### Instructions for the task
Both the line containing "const numbered = (name, k)" and the line containing "obj.matrix_world = world" are to be reproduced exactly, along with every line between them, and nothing more.

### Dataset extract
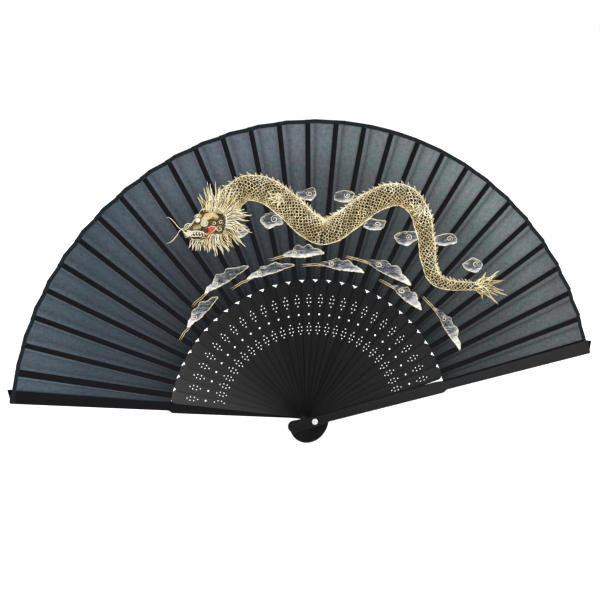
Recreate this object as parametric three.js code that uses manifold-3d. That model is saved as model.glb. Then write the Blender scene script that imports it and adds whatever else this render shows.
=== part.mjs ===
// A folding hand fan with black-stained bamboo ribs and a pleated silk leaf, opened wide.
// Millimetres. The origin is on the rivet's axis, halfway through the stack of ribs. +Y runs
// along the rivet from the front guard to the back guard, and +Z up the middle of the open fan.
import * as THREE from "three";
import { mergeVertices } from "three/addons/utils/BufferGeometryUtils.js";
import Module from "manifold-3d";

const wasm = await Module();
wasm.setup();

// The whole fan
const ribCount = 28; // thin ribs between the two guards
const gapCount = ribCount + 1; // spaces from one guard to the other
const ribGap = 5.6; // degrees from one rib to the next when open
const firstGap = 4.5; // the back guard to its neighbour
const lastGap = 5.9; // the last rib to the front guard
const layerPitch = 0.75; // from one rib to the next along the rivet
const leafRadius = 213; // rivet to the leaf's outer edge
const leafInnerRadius = 100.3;
const leafThickness = 0.25;
const tailLength = 18; // rivet to the butt end

// A rib: a wide perforated blade below the leaf, and a thin stick glued behind it
const ribThickness = 0.66;
const tailRadius = 4.2;
const neckRadius = 12; // distance of the narrowest place from the rivet
const neckHalfWidth = 2.75;
const bladeLength = 100;
const bladeHalfWidth = 5.05;
const bladeRound = 3.4; // length of the rounded shoulders
const bladeFlat = 1.4; // half the straight stretch between them
const stickHalfWidth = 1.8;
const stickThickness = 0.3;
const stickEnd = 207;
const stickRoot = 97; // where the stick starts inside the blade

// Perforations of a rib, as distance from the rivet, offset from the middle and radius
const pinRadius = 0.45;
const pairOffset = 1.2;
const eyeRadius = 0.7;
const pinRows = [
  [88.9, 0], [86.5, pairOffset], [83.7, pairOffset], [81.1, 0],
  [68.6, 0], [66.1, pairOffset], [63.5, pairOffset], [61.3, 0],
];
const eyeDistance = 75.1;
const pinSides = 6;

// A guard: thicker, without perforations, stepped where the leaf begins
const guardThickness = 2.8;
const guardTail = 19.4; // rivet to its butt end
const guardLength = 213.8; // rivet to its tip
const guardNeckHalfWidth = 3.1;
const guardStepStart = 96.5;
const guardStepEnd = 101;
const guardInnerHalfWidth = 3.1; // past the step
const guardStepHalfWidth = 4.7; // on the outer side, before the step
const guardLeafHalfWidth = 4.3; // on the leaf's side, before the step
const guardTipHalfWidth = 5;
const guardTipRound = 1;
const frontRebate = 0.9; // the leaf's recess in each guard's inner face
const backRebate = 0.4;

// The rivet
const shankRadius = 1.25;
const rivetHoleRadius = 1.36;
const rivetSides = 12;
const headRadius = 2.2;
const headHeight = 1.1;
const headRim = 0.45;
const dimpleRadius = 0.8;
const dimpleDepth = 0.5;
const headClearance = 0.05;

const degree = Math.PI / 180;
const openAngle = firstGap + (gapCount - 2) * ribGap + lastGap;
const pleatStart = stickHalfWidth + 0.1; // a pleat begins just past its stick's edge
const pleatLap = 0.3; // and ends this far past the next pleat's beginning
const arcSteps = 4;
const curveSteps = 4;

// Pieces are counted from the back guard at 0 to the front guard at gapCount. Angles are in
// degrees from +X towards +Z.
function ribAngle(k) {
  const backAngle = 90 + openAngle / 2;
  if (k === 0) return backAngle;
  if (k === gapCount) return backAngle - openAngle;
  return backAngle - firstGap - (k - 1) * ribGap;
}
const layerY = (k) => (gapCount / 2 - k) * layerPitch;
const guardReach = (gapCount / 2) * layerPitch - ribThickness / 2 + guardThickness;

const wood = new THREE.MeshStandardMaterial({ color: 0x1a191b, roughness: 0.45, metalness: 0 });
const silk = new THREE.MeshStandardMaterial({ color: 0x5b6770, roughness: 0.7, metalness: 0 });
const steel = new THREE.MeshStandardMaterial({ color: 0xb9bbbd, roughness: 0.25, metalness: 1 });

function solidOf(geometry) {
  const bare = new THREE.BufferGeometry();
  bare.setAttribute("position", geometry.getAttribute("position"));
  if (geometry.index) bare.setIndex(geometry.index);
  const merged = mergeVertices(bare, 1e-4);
  return new wasm.Manifold(
    new wasm.Mesh({
      numProp: 3,
      vertProperties: merged.attributes.position.array,
      triVerts: new Uint32Array(merged.index.array),
    }),
  );
}

function geometryOf(solid) {
  const { vertProperties, triVerts } = solid.getMesh();
  const geometry = new THREE.BufferGeometry();
  geometry.setAttribute("position", new THREE.BufferAttribute(vertProperties, 3));
  geometry.setIndex(new THREE.BufferAttribute(triVerts, 1));
  return geometry;
}

// An outline drawn with x along the rib, extruded between two depths along Y.
function plate(outline, yLow, yHigh) {
  const geometry = new THREE.ExtrudeGeometry(outline, {
    depth: yHigh - yLow,
    bevelEnabled: false,
    curveSegments: curveSteps,
  });
  return geometry.rotateX(Math.PI / 2).translate(0, yHigh, 0);
}

function roundHole(x, y, radius, sides) {
  const points = [];
  for (let i = 0; i < sides; i++) {
    const turn = (i / sides) * 2 * Math.PI;
    points.push(new THREE.Vector2(x + radius * Math.cos(turn), y + radius * Math.sin(turn)));
  }
  return new THREE.Path(points);
}

const rivetHole = () => roundHole(0, 0, rivetHoleRadius, rivetSides);

// The butt end below the rivet, from the lower neck round to the upper one.
function drawTail(outline, length, neckHalf) {
  const centre = tailRadius - length;
  outline.moveTo(neckRadius, -neckHalf);
  outline.quadraticCurveTo(0, -neckHalf, centre, -tailRadius);
  outline.absarc(centre, 0, tailRadius, -Math.PI / 2, Math.PI / 2, true);
  outline.quadraticCurveTo(0, neckHalf, neckRadius, neckHalf);
}

function ribGeometry() {
  const blade = new THREE.Shape();
  const shoulder = bladeLength - bladeRound;
  drawTail(blade, tailLength, neckHalfWidth);
  blade.lineTo(shoulder, bladeHalfWidth);
  const across = bladeHalfWidth - bladeFlat;
  blade.absellipse(shoulder, bladeFlat, bladeRound, across, Math.PI / 2, 0, true);
  blade.absellipse(shoulder, -bladeFlat, bladeRound, across, 0, -Math.PI / 2, true);
  blade.holes.push(rivetHole(), roundHole(eyeDistance, 0, eyeRadius, pinSides));
  for (const [x, offset] of pinRows) {
    blade.holes.push(roundHole(x, offset, pinRadius, pinSides));
    if (offset) blade.holes.push(roundHole(x, -offset, pinRadius, pinSides));
  }
  const stick = new THREE.Shape([
    new THREE.Vector2(stickRoot, -stickHalfWidth),
    new THREE.Vector2(stickEnd, -stickHalfWidth),
    new THREE.Vector2(stickEnd, stickHalfWidth),
    new THREE.Vector2(stickRoot, stickHalfWidth),
  ]);
  const half = ribThickness / 2;
  return geometryOf(
    solidOf(plate(blade, -half, half)).add(solidOf(plate(stick, half - stickThickness, half))),
  );
}

// side is 1 where the guard's outer edge faces +y in its own outline, and -1 where it faces -y.
// inward is the direction along Y from the guard to the leaf, and the lower inner face is at
// half a rib's thickness that way.
function guardGeometry(side, inward, rebate) {
  const outline = new THREE.Shape();
  drawTail(outline, guardTail, guardNeckHalfWidth);
  const outer = [
    [guardStepStart, guardStepHalfWidth],
    [guardStepEnd, guardInnerHalfWidth],
    [guardLength - guardTipRound, guardTipHalfWidth],
  ];
  const inner = [
    [guardStepStart, guardLeafHalfWidth],
    [guardStepEnd, guardInnerHalfWidth],
    [guardLength, guardTipHalfWidth],
  ];
  const [up, down] = side > 0 ? [outer, inner] : [inner, outer];
  for (const [x, y] of up) outline.lineTo(x, y);
  outline.lineTo(guardLength, side * (guardTipHalfWidth - guardTipRound));
  for (const [x, y] of down.toReversed()) outline.lineTo(x, -y);
  outline.holes.push(rivetHole());

  const innerFace = (inward * ribThickness) / 2;
  const outerFace = innerFace - inward * guardThickness;
  const body = plate(outline, Math.min(innerFace, outerFace), Math.max(innerFace, outerFace));
  const past = 4; // the cutter stands this far out of the guard
  const cutLength = guardLength - bladeLength + past;
  const cutter = new THREE.BoxGeometry(cutLength, rebate + past, 4 * guardTipHalfWidth);
  cutter.translate(bladeLength + cutLength / 2, innerFace + (inward * (past - rebate)) / 2, 0);
  return geometryOf(solidOf(body).subtract(solidOf(cutter)));
}

// One pleat as a flat sector, from its own stick's edge to just past the next stick's edge,
// where gap is the angle between the two sticks.
function pleatGeometry(gap) {
  const corner = (radius, turn, offset) => {
    const along = Math.sqrt(radius ** 2 - offset ** 2);
    return new THREE.Vector2(
      along * Math.cos(turn) - offset * Math.sin(turn),
      along * Math.sin(turn) + offset * Math.cos(turn),
    );
  };
  const next = -gap * degree;
  const points = [];
  for (let i = 0; i <= arcSteps; i++) {
    const share = i / arcSteps;
    points.push(corner(leafRadius, next * share, pleatStart - pleatLap * share));
  }
  for (let i = arcSteps; i >= 0; i--) {
    const share = i / arcSteps;
    points.push(corner(leafInnerRadius, next * share, pleatStart - pleatLap * share));
  }
  const glued = ribThickness / 2 - stickThickness;
  return plate(new THREE.Shape(points), glued - leafThickness, glued);
}

// A solid shank with a domed and dimpled head formed at each end.
function rivetGeometry() {
  const seat = guardReach + headClearance;
  const half = [
    [dimpleRadius, seat + headHeight],
    [headRadius - headRim, seat + headHeight],
    [headRadius, seat + headRim],
    [headRadius, seat],
    [shankRadius, seat],
  ];
  const dimple = [0, seat + headHeight - dimpleDepth];
  const profile = [dimple, ...half, ...half.toReversed().map(([r, y]) => [r, -y]), [0, -dimple[1]]];
  const points = profile.toReversed().map(([r, y]) => new THREE.Vector2(r, y));
  return new THREE.LatheGeometry(points, rivetSides);
}

const fan = new THREE.Group();

function addPiece(name, geometry, material, layer, tilt) {
  const mesh = new THREE.Mesh(geometry, material);
  mesh.name = name;
  mesh.position.y = layer;
  mesh.rotation.y = -tilt * degree;
  fan.add(mesh);
}

const numbered = (name, k) => `${name}_${String(k).padStart(2, "0")}`;
const oneRib = ribGeometry();

addPiece("back_guard", guardGeometry(1, -1, backRebate), wood, layerY(0), ribAngle(0));
for (let k = 1; k <= ribCount; k++) {
  addPiece(numbered("rib", k), oneRib.clone(), wood.clone(), layerY(k), ribAngle(k));
}
const lastAngle = ribAngle(gapCount);
addPiece("front_guard", guardGeometry(-1, 1, frontRebate), wood.clone(), layerY(gapCount), lastAngle);
for (let k = 0; k < gapCount; k++) {
  const pleat = pleatGeometry(ribAngle(k) - ribAngle(k + 1));
  addPiece(numbered("leaf_pleat", k + 1), pleat, silk.clone(), layerY(k), ribAngle(k));
}
addPiece("rivet", rivetGeometry(), steel, 0, 0);

export default fan;
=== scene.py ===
# A folding hand fan opened wide: black-stained bamboo ribs and guards on one rivet, and a pleated
# silk leaf with a taped edge, painted with a scaled dragon among clouds.
import math
import random

import bmesh
import bpy
from mathutils import Matrix, Vector
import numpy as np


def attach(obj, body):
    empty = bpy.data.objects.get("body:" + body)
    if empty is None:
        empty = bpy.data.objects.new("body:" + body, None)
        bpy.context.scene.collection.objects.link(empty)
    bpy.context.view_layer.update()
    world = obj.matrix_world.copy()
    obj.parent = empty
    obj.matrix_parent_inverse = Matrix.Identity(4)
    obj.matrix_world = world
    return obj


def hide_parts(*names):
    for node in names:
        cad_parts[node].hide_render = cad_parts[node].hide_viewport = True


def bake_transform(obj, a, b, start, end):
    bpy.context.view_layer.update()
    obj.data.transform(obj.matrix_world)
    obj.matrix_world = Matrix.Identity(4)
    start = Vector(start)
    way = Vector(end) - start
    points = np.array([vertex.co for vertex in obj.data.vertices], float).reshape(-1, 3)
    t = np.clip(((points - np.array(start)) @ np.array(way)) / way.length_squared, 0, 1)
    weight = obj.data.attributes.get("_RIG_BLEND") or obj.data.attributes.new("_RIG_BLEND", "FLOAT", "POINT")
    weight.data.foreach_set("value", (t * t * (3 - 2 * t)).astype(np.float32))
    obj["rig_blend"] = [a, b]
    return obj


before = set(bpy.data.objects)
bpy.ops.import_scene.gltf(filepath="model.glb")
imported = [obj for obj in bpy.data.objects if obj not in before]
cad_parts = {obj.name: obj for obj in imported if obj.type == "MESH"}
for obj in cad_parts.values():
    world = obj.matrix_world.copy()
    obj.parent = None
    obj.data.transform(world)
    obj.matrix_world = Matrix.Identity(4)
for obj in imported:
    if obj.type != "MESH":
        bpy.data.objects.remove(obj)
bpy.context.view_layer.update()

mm = 0.001
random.seed(28)


# How the fan is set out, in millimetres and degrees, counted from the back guard at 0
layout = {
    "ribs": 28,
    "ribGap": 5.6,
    "firstGap": 4.5,  # the back guard to its neighbour
    "lastGap": 5.9,  # the last rib to the front guard
    "layer": 0.75,  # from one rib to the next along the rivet
    "leafInner": 99.7,
    "leafOuter": 213.0,
}
lastPiece = layout["ribs"] + 1
openAngle = layout["firstGap"] + (layout["ribs"] - 1) * layout["ribGap"] + layout["lastGap"]


def turnOf(k):  # degrees from the back guard to piece k
    if k == 0:
        return 0
    if k == lastPiece:
        return openAngle
    return layout["firstGap"] + (k - 1) * layout["ribGap"]


def angleOf(k):  # radians from +X towards +Z
    return math.radians(90 + openAngle / 2 - turnOf(k))


def layerOf(k):
    return (lastPiece / 2 - k) * layout["layer"]


def between(a, b, share):
    return a + (b - a) * share


# Making and finishing meshes
def finishPiece(bm, name, material, sharpAngle=32):
    # a mesh in millimetres becomes a piece at the origin, in metres
    bmesh.ops.scale(bm, vec=(mm, mm, mm), verts=bm.verts)
    mesh = bpy.data.meshes.new(name)
    bm.to_mesh(mesh)
    bm.free()
    mesh.shade_smooth()
    mesh.set_sharp_from_angle(angle=math.radians(sharpAngle))
    mesh.materials.append(material)
    piece = bpy.data.objects.new(name, mesh)
    bpy.context.collection.objects.link(piece)
    return piece


def placeInFan(bm, k):
    # from x along the rib, y across it and z towards the front, to the rib's own place
    stand = Matrix.Rotation(math.pi / 2, 4, "X")
    turn = Matrix.Rotation(-angleOf(k), 4, "Y")
    slide = Matrix.Translation((0, layerOf(k), 0))
    bmesh.ops.transform(bm, matrix=slide @ turn @ stand, verts=bm.verts)


def roundRim(bm, faces, way, rim, steps):
    # draws the flat faces in and up, step by step along a quarter circle
    for i in range(steps):
        start, end = (math.pi / 2 * step / steps for step in (i, i + 1))
        drawn = rim * (math.cos(start) - math.cos(end))
        bmesh.ops.inset_region(bm, faces=faces, thickness=drawn, use_even_offset=True)
        corners = list({v for f in faces for v in f.verts})
        raised = rim * (math.sin(end) - math.sin(start))
        bmesh.ops.translate(bm, verts=corners, vec=(0, 0, way * raised))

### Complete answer
const numbered = (name, k) => `${name}_${String(k).padStart(2, "0")}`;
const oneRib = ribGeometry();

addPiece("back_guard", guardGeometry(1, -1, backRebate), wood, layerY(0), ribAngle(0));
for (let k = 1; k <= ribCount; k++) {
  addPiece(numbered("rib", k), oneRib.clone(), wood.clone(), layerY(k), ribAngle(k));
}
const lastAngle = ribAngle(gapCount);
addPiece("front_guard", guardGeometry(-1, 1, frontRebate), wood.clone(), layerY(gapCount), lastAngle);
for (let k = 0; k < gapCount; k++) {
  const pleat = pleatGeometry(ribAngle(k) - ribAngle(k + 1));
  addPiece(numbered("leaf_pleat", k + 1), pleat, silk.clone(), layerY(k), ribAngle(k));
}
addPiece("rivet", rivetGeometry(), steel, 0, 0);

export default fan;
=== scene.py ===
# A folding hand fan opened wide: black-stained bamboo ribs and guards on one rivet, and a pleated
# silk leaf with a taped edge, painted with a scaled dragon among clouds.
import math
import random

import bmesh
import bpy
from mathutils import Matrix, Vector
import numpy as np


def attach(obj, body):
    empty = bpy.data.objects.get("body:" + body)
    if empty is None:
        empty = bpy.data.objects.new("body:" + body, None)
        bpy.context.scene.collection.objects.link(empty)
    bpy.context.view_layer.update()
    world = obj.matrix_world.copy()
    obj.parent = empty
    obj.matrix_parent_inverse = Matrix.Identity(4)
    obj.matrix_world = world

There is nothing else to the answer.